Mountain Maple (Acer spicatum) is known also as moose maple, low maple, and water maple. It is a small tree at its best, seldom more than twenty-five feet high and eight inches in diameter, while in most parts of its range it is only a shrub. Its best growth is on mountain slopes of eastern Tennessee and western North Carolina. It likes moist, rich hillsides, and does not object to shade. The flowers come late, but within a month or six weeks after the bloom appears, the fruit is full grown, but it remains on the tree till autumn. The tree’s bark is smooth and very thin. The absence of stripes distinguishes this tree from striped maple, which has nearly the same range.

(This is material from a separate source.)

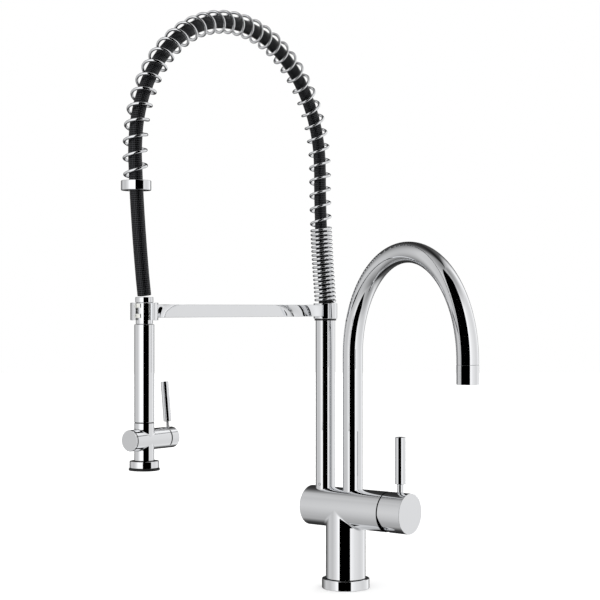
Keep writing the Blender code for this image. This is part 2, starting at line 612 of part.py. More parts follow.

Mountain maple grows from Maine to Minnesota, southward to Michigan, and along the mountains to Georgia. The wood is light, soft, brown tinged with red. The small size of the trunk forbids its conversion into ordinary lumber. The only commercial use reported for it is in Pennsylvania where it is cut along with other hardwoods for destructive distillation.
Florida Maple (Acer floridanum) is a species according to some, and according to others is a variety of the hard maple. Its range is limited, and the available quantity of the wood is small. It is found in the swamps of southern Georgia and western Florida, and westward to Texas, Louisiana, and southern Arkansas. Near the southwestern limits of its range in Texas and Mexico, it is often a shrub; but in the best part of its range it becomes a tree fifty or sixty feet high and two or three in diameter. The wood passes for hard maple when sawed into lumber, but it is not often sent to sawmills. The makers of bent wood rustic furniture in some of the southern towns, particularly in Louisiana, have found the slender branches of Florida maple well suited to that purpose.
Drummond Maple (Acer rubrum drummondii) is a variety of red maple, not a separate species. Its range lies in the coastal plain of Alabama and Georgia, western Louisiana, eastern Texas, southwestern Tennessee, and southern Arkansas. It grows in deep swamps, and has three-lobed leaves, and large-winged fruit, ripening in April and May. The wood is too scarce to be important in the lumber trade, but where it can be had it is used. Violin makers have procured some finely curled wood of this maple in Union Parish, Louisiana. Some of the wood from that district has been made into gunstocks also.
Whitebark Maple (Acer leucoderme) has been classed as a variety of sugar maple, and also as a separate species. It is named from the light gray color of the bark of young stems; but the color turns dark with age. The tree is usually twenty or thirty feet high with a diameter of a foot or more. The wood is of good quality, but no uses, except fuel, have been reported. Trees are not abundant, but the range covers parts of North Carolina, Tennessee, Georgia, Alabama, Louisiana, and Arkansas. It is occasionally planted as a shade tree along the streets of towns of Georgia and Alabama.